Geras OB Vornab: Zeitplan für neue Flüchtlingsunterkunft ambitioniert
Lange hatte das Land nach einer Entlastung für die chronisch überfüllte Erstaufnahme in Suhl gesucht. Nun sollen ab Januar Flüchtlinge nach Gera kommen. Doch das dortige Stadtoberhaupt hat Zweifel an dem Zeitplan - und Sorge vor der Stimmung.

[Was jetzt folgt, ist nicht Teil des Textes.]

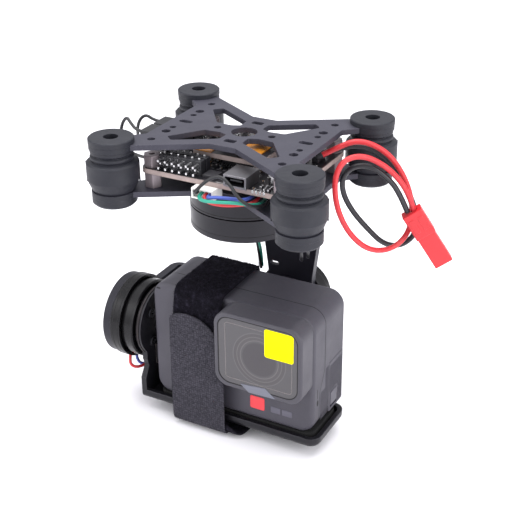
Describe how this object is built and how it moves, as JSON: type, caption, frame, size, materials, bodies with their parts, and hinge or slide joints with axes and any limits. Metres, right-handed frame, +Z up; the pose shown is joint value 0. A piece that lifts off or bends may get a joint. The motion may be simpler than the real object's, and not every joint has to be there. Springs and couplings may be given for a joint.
{
  "type": "camera gimbal",
  "caption": "Three-axis brushless camera gimbal hung on rubber dampers under a pair of deck plates, with an action camera strapped in its tray.",
  "frame": {"origin": "centre of the airframe bolt patterns on the top face of the top plate, on the yaw axis", "axes": "+Z up, the lens looks along -Y, +X is the right hand side seen from the front"},
  "size_m": [0.1152, 0.0794, 0.1099],
  "materials": {
    "deck_plate": "matte anodised grey",
    "damper_rubber": "matte moulded silicone",
    "zinc_steel": "satin",
    "black_steel": "black oxide",
    "circuit_board": "black solder mask",
    "chip_plastic": "moulded epoxy",
    "amber_film": "glossy film",
    "connector_shell": "plated",
    "white_nylon": "moulded",
    "black_nylon": "moulded",
    "red_silicone": "soft satin",
    "black_silicone": "soft satin",
    "red_nylon": "moulded",
    "signal_wire": "coloured insulation",
    "motor_shell": "satin anodised",
    "motor_stator": "lacquered laminations and copper",
    "magnet": "nickel plated",
    "shaft_steel": "ground",
    "arm_metal": "matte anodised",
    "tray_metal": "matte anodised",
    "foam": "closed-cell foam",
    "strap_web": "hook-and-loop",
    "camera_shell": "rubberised",
    "lens_frame": "satin black",
    "lens_glass": "coated",
    "screen_glass": "polished",
    "battery_case": "smooth",
    "button_plastic": "satin"
  },
  "bodies": {
    "top_deck": {"top_plate": "deck_plate", "damper_front_left": "damper_rubber", "damper_front_right": "damper_rubber", "damper_rear_left": "damper_rubber", "damper_rear_right": "damper_rubber"},
    "lower_deck": {"lower_plate": "deck_plate", "board_posts": "zinc_steel", "deck_screws": "black_steel", "controller_board": "circuit_board", "board_chips": "chip_plastic", "pin_headers": "black_nylon", "usb_socket": "connector_shell", "driver_module": "amber_film", "sensor_socket": "white_nylon", "motor_plugs": "black_nylon", "power_lead_red": "red_silicone", "power_lead_black": "black_silicone", "power_plug": "red_nylon", "sensor_wires": "signal_wire", "motor_wires": "black_silicone", "yaw_motor_base": "motor_shell", "yaw_stator": "motor_stator", "yaw_bearings": "shaft_steel"},
    "yaw_frame": {"yaw_bell": "motor_shell", "yaw_magnets": "magnet", "yaw_shaft": "shaft_steel", "yaw_arm": "arm_metal", "yaw_arm_screws": "black_steel", "arm_cable": "black_silicone", "roll_motor_base": "motor_shell", "roll_stator": "motor_stator", "roll_bearings": "shaft_steel"},
    "roll_frame": {"roll_bell": "motor_shell", "roll_magnets": "magnet", "roll_shaft": "shaft_steel", "roll_arm": "arm_metal", "roll_arm_screws": "black_steel", "pitch_motor_base": "motor_shell", "pitch_stator": "motor_stator", "pitch_bearings": "shaft_steel", "pitch_wires": "signal_wire"},
    "camera_cradle": {"pitch_bell": "motor_shell", "pitch_magnets": "magnet", "pitch_shaft": "shaft_steel", "camera_tray": "tray_metal", "tray_screws": "black_steel", "tray_pad": "foam", "motion_sensor": "circuit_board", "camera_strap": "strap_web", "camera_front_shell": "camera_shell", "camera_rear_shell": "camera_shell", "lens_surround": "lens_frame", "lens_window": "lens_glass", "lens_barrel": "lens_frame", "rear_screen": "screen_glass", "battery": "battery_case"},
    "shutter": {"shutter_button": "button_plastic"},
    "mode": {"mode_button": "button_plastic"},
    "door": {"side_door": "camera_shell"},
    "latch": {"door_latch": "button_plastic"}
  },
  "joints": [
    {"name": "isolation", "type": "slide", "parent": "top_deck", "child": "lower_deck", "axis": [0, 0, 1], "range_m": [-0.0015, 0.0015], "stiffness_N_per_m": 6000, "springref_m": 0.00056, "deforming": ["damper_front_left", "damper_front_right", "damper_rear_left", "damper_rear_right"]},
    {"name": "yaw", "type": "hinge", "parent": "lower_deck", "child": "yaw_frame", "pos_m": [0, 0, -0.0308], "axis": [0, 0, 1], "range_deg": [-90, 90]},
    {"name": "roll", "type": "hinge", "parent": "yaw_frame", "child": "roll_frame", "pos_m": [-0.0005, 0.0361, -0.0774], "axis": [0, 1, 0], "range_deg": [-40, 40]},
    {"name": "pitch", "type": "hinge", "parent": "roll_frame", "child": "camera_cradle", "pos_m": [-0.0468, -0.0015, -0.0774], "axis": [1, 0, 0], "range_deg": [-30, 90]},
    {"name": "shutter_press", "type": "slide", "parent": "camera_cradle", "child": "shutter", "axis": [0, 0, -1], "range_m": [0, 0.0008], "stiffness_N_per_m": 900, "springref_m": -0.0005},
    {"name": "mode_press", "type": "slide", "parent": "camera_cradle", "child": "mode", "axis": [1, 0, 0], "range_m": [0, 0.0006], "stiffness_N_per_m": 900, "springref_m": -0.0005},
    {"name": "door_hinge", "type": "hinge", "parent": "camera_cradle", "child": "door", "pos_m": [0.03, 0.0076, -0.07927], "axis": [0, -1, 0], "range_deg": [0, 95]},
    {"name": "latch_slide", "type": "slide", "parent": "door", "child": "latch", "axis": [0, 0, -1], "range_m": [0, 0.001], "stiffness_N_per_m": 300, "springref_m": -0.0005}
  ]
}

Gera - Geras Oberbürgermeister Julian Vonarb (parteilos) hat Zweifel am Zeitplan für eine Flüchtlingsunterkunft des Landes ab Januar in seiner Stadt. Für die geplante Unterbringung von Menschen im ehemaligen Wismut-Krankenhaus seien noch etliche Prüfungen etwa durch das Bauamt oder den Denkmalschutz nötig, sagte er der Deutschen Presse-Agentur. „Deshalb halte ich die Zeitplanung des Ministeriums für sehr ambitioniert.“
Die Landesregierung hatte Ende November beschlossen, in der einstigen Frauenklinik des Gebäudekomplexes in Landesbesitz 200 Plätze für Flüchtlinge zu schaffen. Dort waren von 2015 bis 2017 schon einmal Geflüchtete untergebracht. Die ersten Menschen sollten den Angaben zufolge voraussichtlich im Januar kommen. Damit soll die chronisch überfüllte Landeserstaufnahme in Suhl entlastet werden.

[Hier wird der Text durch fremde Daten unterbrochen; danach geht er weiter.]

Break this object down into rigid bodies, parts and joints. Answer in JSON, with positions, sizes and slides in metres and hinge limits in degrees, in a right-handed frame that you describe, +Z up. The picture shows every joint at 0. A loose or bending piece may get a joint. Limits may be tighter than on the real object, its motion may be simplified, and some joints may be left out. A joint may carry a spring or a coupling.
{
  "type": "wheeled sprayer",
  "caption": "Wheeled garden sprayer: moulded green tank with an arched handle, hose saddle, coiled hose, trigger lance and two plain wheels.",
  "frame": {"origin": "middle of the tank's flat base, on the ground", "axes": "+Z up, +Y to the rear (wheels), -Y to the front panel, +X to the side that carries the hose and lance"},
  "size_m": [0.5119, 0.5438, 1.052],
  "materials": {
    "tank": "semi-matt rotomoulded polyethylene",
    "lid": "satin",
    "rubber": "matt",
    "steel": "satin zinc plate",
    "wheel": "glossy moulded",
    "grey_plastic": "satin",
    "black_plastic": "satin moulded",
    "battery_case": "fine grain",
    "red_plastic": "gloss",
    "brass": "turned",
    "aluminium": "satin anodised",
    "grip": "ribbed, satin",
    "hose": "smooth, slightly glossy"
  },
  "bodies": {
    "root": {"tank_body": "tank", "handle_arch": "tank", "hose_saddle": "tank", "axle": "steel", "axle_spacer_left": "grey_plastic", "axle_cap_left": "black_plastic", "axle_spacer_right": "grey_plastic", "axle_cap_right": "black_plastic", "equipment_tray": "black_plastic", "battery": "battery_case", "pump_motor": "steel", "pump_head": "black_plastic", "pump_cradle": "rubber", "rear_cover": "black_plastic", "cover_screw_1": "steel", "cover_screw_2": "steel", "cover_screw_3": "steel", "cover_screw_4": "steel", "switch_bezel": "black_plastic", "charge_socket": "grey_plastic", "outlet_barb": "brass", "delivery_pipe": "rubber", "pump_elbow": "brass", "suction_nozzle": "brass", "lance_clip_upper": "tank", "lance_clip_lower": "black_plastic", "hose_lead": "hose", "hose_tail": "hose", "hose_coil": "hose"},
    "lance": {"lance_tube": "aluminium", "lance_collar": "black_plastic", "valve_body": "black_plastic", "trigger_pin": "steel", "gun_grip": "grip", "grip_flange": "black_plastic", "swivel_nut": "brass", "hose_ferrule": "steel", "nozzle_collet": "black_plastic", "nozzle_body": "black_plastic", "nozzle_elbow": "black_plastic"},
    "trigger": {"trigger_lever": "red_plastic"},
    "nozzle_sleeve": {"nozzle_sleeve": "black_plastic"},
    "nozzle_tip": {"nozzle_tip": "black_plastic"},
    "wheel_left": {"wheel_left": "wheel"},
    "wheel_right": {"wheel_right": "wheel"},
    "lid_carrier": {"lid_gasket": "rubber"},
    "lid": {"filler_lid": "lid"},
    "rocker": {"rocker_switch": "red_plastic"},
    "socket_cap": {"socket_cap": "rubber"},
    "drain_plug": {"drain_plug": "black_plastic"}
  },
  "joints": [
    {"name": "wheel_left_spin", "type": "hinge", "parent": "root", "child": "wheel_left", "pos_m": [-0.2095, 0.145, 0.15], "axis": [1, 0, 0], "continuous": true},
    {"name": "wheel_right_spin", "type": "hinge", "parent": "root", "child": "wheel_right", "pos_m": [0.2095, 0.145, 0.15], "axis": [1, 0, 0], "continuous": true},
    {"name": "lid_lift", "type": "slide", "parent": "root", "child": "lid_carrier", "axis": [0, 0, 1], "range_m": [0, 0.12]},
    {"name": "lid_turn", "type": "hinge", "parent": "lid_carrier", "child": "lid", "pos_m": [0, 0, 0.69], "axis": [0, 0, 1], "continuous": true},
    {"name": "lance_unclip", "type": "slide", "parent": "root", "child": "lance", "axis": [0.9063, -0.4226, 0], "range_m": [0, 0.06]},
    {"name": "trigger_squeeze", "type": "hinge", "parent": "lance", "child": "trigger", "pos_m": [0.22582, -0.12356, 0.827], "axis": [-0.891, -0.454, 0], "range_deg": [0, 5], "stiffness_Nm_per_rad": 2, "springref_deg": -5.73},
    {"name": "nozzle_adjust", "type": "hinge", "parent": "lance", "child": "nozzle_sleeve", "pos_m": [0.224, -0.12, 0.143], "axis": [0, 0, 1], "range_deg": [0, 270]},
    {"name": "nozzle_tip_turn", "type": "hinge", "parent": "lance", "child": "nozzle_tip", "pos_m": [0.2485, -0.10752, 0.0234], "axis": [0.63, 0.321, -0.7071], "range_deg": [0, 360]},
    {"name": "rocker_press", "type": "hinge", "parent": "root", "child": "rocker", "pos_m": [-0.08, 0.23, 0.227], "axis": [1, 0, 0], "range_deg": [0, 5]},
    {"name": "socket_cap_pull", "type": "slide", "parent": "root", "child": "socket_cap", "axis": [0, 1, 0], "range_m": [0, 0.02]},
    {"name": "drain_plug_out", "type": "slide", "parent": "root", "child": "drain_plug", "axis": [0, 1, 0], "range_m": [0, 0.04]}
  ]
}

Probleme mit dem Denkmalschutz?
Unter anderem plant die Landesregierung, Wasch- und Toilettencontainer in den Hof zu stellen. Vonarb sagte, es sei fraglich, inwiefern das in einem Denkmalschutzensemble möglich sei. Da wolle er der Denkmalschutzbehörde nicht vorgreifen. „Es gilt das Prinzip der Gleichbehandlung, da werden die relevanten Behörden keine Ausnahme machen.“
Er verstehe die zeitliche Not von Innenminister Georg Maier (SPD), der seit Dezember auch für Migration zuständig ist. Im vorher zuständigen Ministerium für Justiz sei anderthalb Jahre nichts passiert. Vonarb kritisierte aber die Standortwahl. Bis zum späten Sommer habe ihm Ministerpräsident Bodo Ramelow (Linke) signalisiert, dass die Klinik nicht reaktiviert werden solle. Er nehme nun Maier beim Wort, der kürzlich das Gerücht entkräftete, in der früheren Justizvollzugsanstalt solle ein Abschiebegefängnis entstehen.
Sorge vor Demoaufrufen
Gera habe als eine der wenigen Thüringer Kommunen ihren Soll bei der Aufnahme von Geflüchteten erfüllt, sagte Vonarb weiter. „Die, die seit Jahren ihren Beitrag geleistet haben, haben nun das Nachsehen.“ Dieses Jahr seien knapp 200 Menschen aus Drittstaaten nach Gera gekommen. Inzwischen lebten auch rund 3000 Ukrainerinnen und Ukrainer in der Stadt. Die Ausländerquote liege bei 13 Prozent. „Die Kapazitätsgrenze ist erreicht.“
Er verstehe die Sorgen der Stadtgesellschaft etwa vor Ruhestörungen oder einer Beeinträchtigung des nahe gelegenen Waldklinikums, sagte Vonarb. Für den Samstag seien mehrere Demonstrationen angemeldet. Die teils aufgeheizte Stimmung bereite ihm aber Bauchschmerzen. Unter anderem kursierten Aufrufe, erneut vor seine Privatwohnung zu ziehen. Das bereite ihm Sorge. „Jeder darf und soll demonstrieren. Die Frage ist nur: Mit wem und hinter wem formiere ich mich“, sagte er mit Blick auf einen Demoaufruf eines Akteurs aus dem rechten Spektrum.